A good post-divorce guide flags this explicitly and walks you through every employer-sponsored plan. Most attorneys don't mention it unless estate planning is part of their engagement scope.

Who This Is For

  • Recently divorced in Massachusetts with a cooperative separation agreement
  • Handling your own name change, account splits, and beneficiary updates
  • Want to avoid paying $300–$850/hour for routine administrative tasks
  • Need the correct agency sequencing so nothing gets rejected

Who This Is NOT For

  • Your ex-spouse is refusing to comply with the separation agreement
  • You have a complex defined-benefit pension requiring actuarial valuation
  • You suspect undisclosed assets or need to reopen the case

Frequently Asked Questions

Can I use a post-divorce guide and still consult an attorney for specific issues?
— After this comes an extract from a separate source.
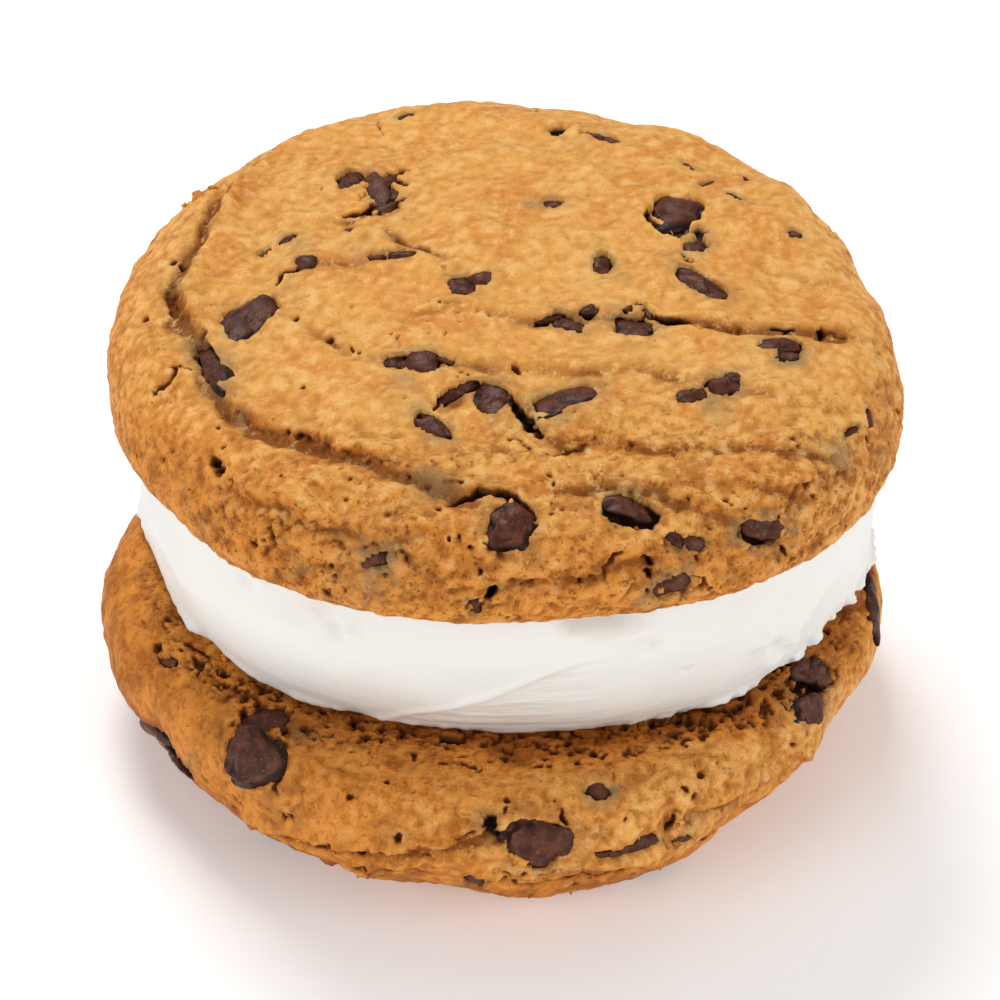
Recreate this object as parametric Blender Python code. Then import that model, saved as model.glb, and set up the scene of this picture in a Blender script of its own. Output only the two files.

Yes — that's the most cost-effective approach. Use the guide for the 80-90% of tasks that are process execution (name changes, account closures, beneficiary updates), and pay for an attorney only when you hit a compliance or enforcement issue.

Does a post-divorce guide replace QDRO preparation services?

No. A guide explains the QDRO process, the pre-approval step, and the filing sequence, but the actual QDRO document typically requires a specialized drafter or attorney. Flat-fee QDRO services run $300–$1,000 — still far less than having your divorce attorney handle it at hourly rates.

How much does a Massachusetts family attorney charge for post-divorce work?

Massachusetts family law attorneys typically bill $300–$850 per hour. Even a few hours of post-divorce administrative guidance can cost $900–$2,500. A structured checklist guide covers the same ground for under $50.

What if I've already passed the nisi period?

A guide is still useful. The nisi period is just the first phase. The bulk of administrative work — retirement account division, real estate transfers, estate plan reconstruction, health insurance enrollment — happens after the Judgment Absolute enters.